According to IHS Markit, total semiconductors will have a CAGR of 7.6% between 2018 and 2025. For ADAS, infotainment, and EV/HEV the total semiconductor CAGR is 13.6%, while SOCs and memory will have CAGRs of 18% and 16.1%, respectively.
The combination of SoCs and memory is allowing electronic control units (ECUs) to be consolidated into domain controllers, making the implementation of self-driving functionality more feasible than trying to manage numerous independent ECUs. In infotainment, the cockpit domain controller is emerging to control the instrument cluster, heads-up display, head unit, heating and air conditioning, centre stack display, and rear seat entertainment systems. Domain controllers will eventually result in the vehicle’s architecture becoming more centralised with high-speed Ethernet.

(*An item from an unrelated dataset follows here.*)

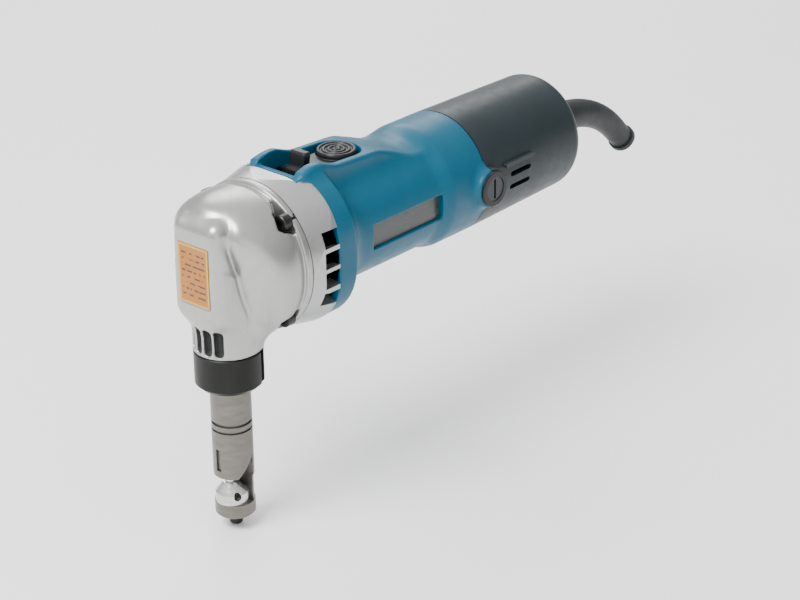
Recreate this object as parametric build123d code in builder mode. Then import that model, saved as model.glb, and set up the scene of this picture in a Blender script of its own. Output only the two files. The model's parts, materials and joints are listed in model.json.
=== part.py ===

In terms of making cars greener, the electrification of the powertrain continues to eliminate or reduce the size of internal combustion engine. In addition to using SoCs, advances in Silicon Carbon (SiC) and Gallium nitride (GaN) power devices are making the use of these devices more practical. These devices in general operate at higher voltages and switch faster than their silicon counterparts, making them attractive in electric (EV) and hybrid electric vehicles (HEV). These advancements stem from the convergence of consumer technology and automotive, and are expected to be on full display at CES this year.